Issue 12 is stunning in terms of art and coloring, a masterclass in the ways in which comic books can avoid underestimating characters and their readers.

Another element of fashion is the use of flashback in issue 13 with artwork on a variant cover and interiors by Rafael Pimentel. The use here of the gray Black Widow costume associated with Frank Miller is both a homage of sorts to the comic book legacy of the character as well as another dynamic exploration of how Black Widow is often defined by her costume.

Pimentel provides a stellar and complimentary addition to v.8. The variant cover for issue 13 is one of the highlights of the run.

The final issues of this volume, beginning with issue 12, matches Black Widow against the Living Blade (issue 13 provides the backstory for their rivalry). From the re-introduction of the Living Blade (and Natasha’s internal monologue exposing her fear) to the most WTF scene of issue 14, the core team of Thompson, Casagrande, and Bellaire take readers on a genuinely dramatic ride, punctuated with the sort of real surprise (Black Widow’s arm severed) that is rare in comic book narratives.

Bellaire maintains a high level of purposefulness in how the color motifs drive the narrative, tone, and emotional impact established by Thompson and Casagrande.

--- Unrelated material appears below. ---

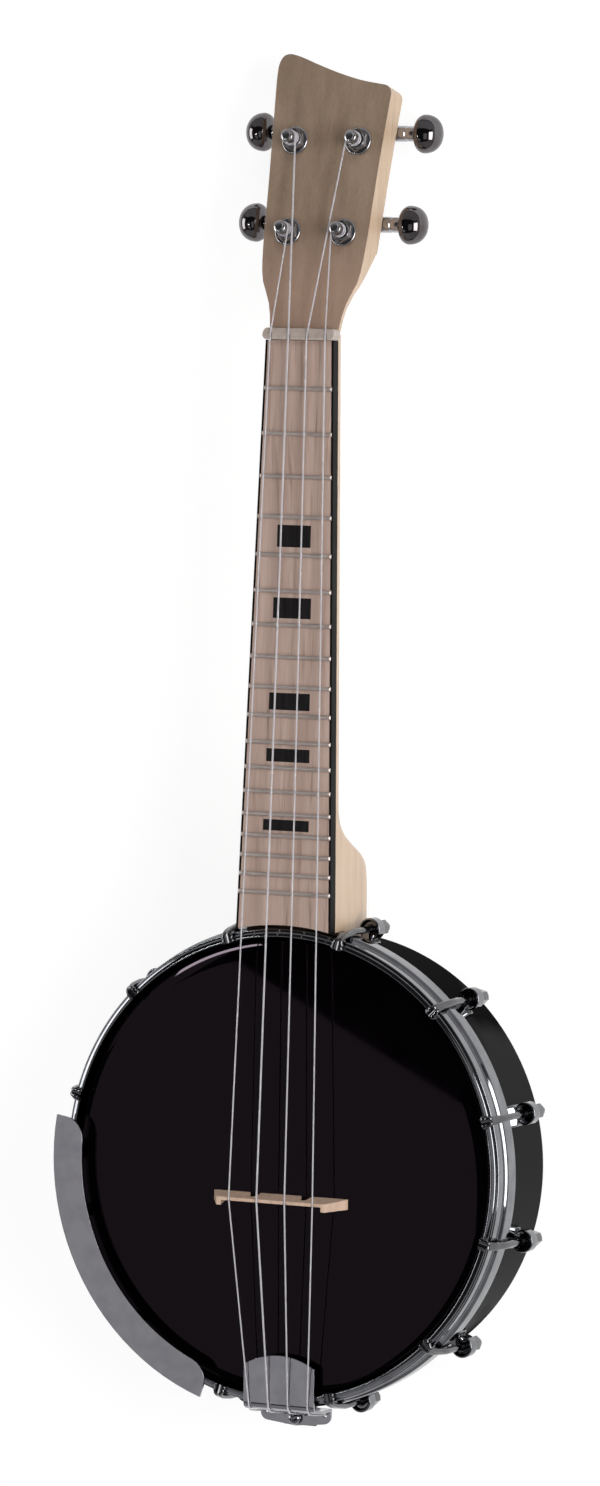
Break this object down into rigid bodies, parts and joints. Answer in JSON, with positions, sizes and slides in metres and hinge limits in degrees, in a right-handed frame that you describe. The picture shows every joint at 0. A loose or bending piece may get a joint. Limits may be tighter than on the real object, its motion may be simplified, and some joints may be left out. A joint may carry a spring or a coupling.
{
  "type": "banjo ukulele",
  "caption": "Open-back banjo ukulele: round pot with hooked tension hoop, black head, armrest and tailpiece, fretted neck with inlays, tilted headstock and geared tuners.",
  "frame": {"origin": "centre of the bounding box's base, which is the plane of the rim's rear edge", "axes": "+Y from the tailpiece towards the headstock, +Z out of the head towards the player's right hand, +X towards the treble side as seen from the front with the headstock up"},
  "size_m": [0.2262, 0.6142, 0.0714],
  "materials": {
    "pale_wood": "satin",
    "board_wood": "satin",
    "black_lacquer": "gloss",
    "black_plastic": "satin",
    "bone_plastic": "satin",
    "black_skin": "gloss",
    "chrome": "polished",
    "nylon": "satin"
  },
  "bodies": {
    "body": {"neck": "pale_wood", "fingerboard": "board_wood", "binding": "black_plastic", "nut": "bone_plastic", "tuner_housing_1": "chrome", "tuner_bushing_1": "chrome", "tuner_housing_2": "chrome", "tuner_bushing_2": "chrome", "tuner_housing_3": "chrome", "tuner_bushing_3": "chrome", "tuner_housing_4": "chrome", "tuner_bushing_4": "chrome", "string_1": "nylon", "string_2": "nylon", "string_3": "nylon", "string_4": "nylon", "bridge": "pale_wood", "rim": "black_lacquer", "head": "black_skin", "tension_hoop": "chrome", "hook_01": "chrome", "hook_02": "chrome", "hook_03": "chrome", "hook_04": "chrome", "hook_05": "chrome", "hook_06": "chrome", "hook_07": "chrome", "hook_08": "chrome", "hook_09": "chrome", "hook_10": "chrome", "hook_11": "chrome", "hook_12": "chrome", "shoe_01": "chrome", "shoe_02": "chrome", "shoe_03": "chrome", "shoe_04": "chrome", "shoe_05": "chrome", "shoe_06": "chrome", "shoe_07": "chrome", "shoe_08": "chrome", "shoe_09": "chrome", "shoe_10": "chrome", "shoe_11": "chrome", "shoe_12": "chrome", "armrest": "chrome", "tailpiece": "chrome", "tail_bracket": "chrome", "hanger_bolt": "chrome", "tail_bolt": "chrome", "coordinator_rod": "chrome", "rod_nut": "chrome"},
    "button_1": {"tuner_button_1": "chrome"},
    "button_2": {"tuner_button_2": "chrome"},
    "button_3": {"tuner_button_3": "chrome"},
    "button_4": {"tuner_button_4": "chrome"},
    "post_1": {"tuner_post_1": "chrome"},
    "post_2": {"tuner_post_2": "chrome"},
    "post_3": {"tuner_post_3": "chrome"},
    "post_4": {"tuner_post_4": "chrome"}
  },
  "joints": [
    {"name": "button_1_turn", "type": "hinge", "parent": "body", "child": "button_1", "pos_m": [-0.0393, 0.23153, 0.02507], "axis": [-1, 0, 0], "continuous": true},
    {"name": "button_2_turn", "type": "hinge", "parent": "body", "child": "button_2", "pos_m": [-0.0413, 0.27217, 0.01531], "axis": [-1, 0, 0], "continuous": true},
    {"name": "button_3_turn", "type": "hinge", "parent": "body", "child": "button_3", "pos_m": [0.0413, 0.27217, 0.01531], "axis": [1, 0, 0], "continuous": true},
    {"name": "button_4_turn", "type": "hinge", "parent": "body", "child": "button_4", "pos_m": [0.0393, 0.23153, 0.02507], "axis": [1, 0, 0], "continuous": true},
    {"name": "post_1_turn", "type": "hinge", "parent": "body", "child": "post_1", "pos_m": [-0.0136, 0.2276, 0.04298], "axis": [0, 0.2334, 0.9724], "continuous": true},
    {"name": "post_2_turn", "type": "hinge", "parent": "body", "child": "post_2", "pos_m": [-0.0156, 0.26824, 0.03322], "axis": [0, 0.2334, 0.9724], "continuous": true},
    {"name": "post_3_turn", "type": "hinge", "parent": "body", "child": "post_3", "pos_m": [0.0156, 0.26824, 0.03322], "axis": [0, 0.2334, 0.9724], "continuous": true},
    {"name": "post_4_turn", "type": "hinge", "parent": "body", "child": "post_4", "pos_m": [0.0136, 0.2276, 0.04298], "axis": [0, 0.2334, 0.9724], "continuous": true}
  ],
  "couplings": [
    {"joint": "post_1_turn", "follows": "button_1_turn", "ratio": -0.071429},
    {"joint": "post_2_turn", "follows": "button_2_turn", "ratio": -0.071429},
    {"joint": "post_3_turn", "follows": "button_3_turn", "ratio": 0.071429},
    {"joint": "post_4_turn", "follows": "button_4_turn", "ratio": 0.071429}
  ]
}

Many of the problems created throughout this series are resolved satisfactorily and without slipping into cliche; there simply is no lazy work in v.8.

And while I remain very frustrated that this series ended after (only) 15 issues and the Black Widow remains in comic book limbo, I think the real accomplishment of the series is the willingness to drive the narrative to a positive ending (in a way that reminds me of Alice Walker’s choice of ending for The Color Purple).

Despite the weight of her past and the traumas that continue in her life, Natasha makes a heart-warning final pronouncement—”This is beautiful”—and musters a genuine smile.

Issue 15, in many ways, offers the perfect way to think about v.8, “beautiful.”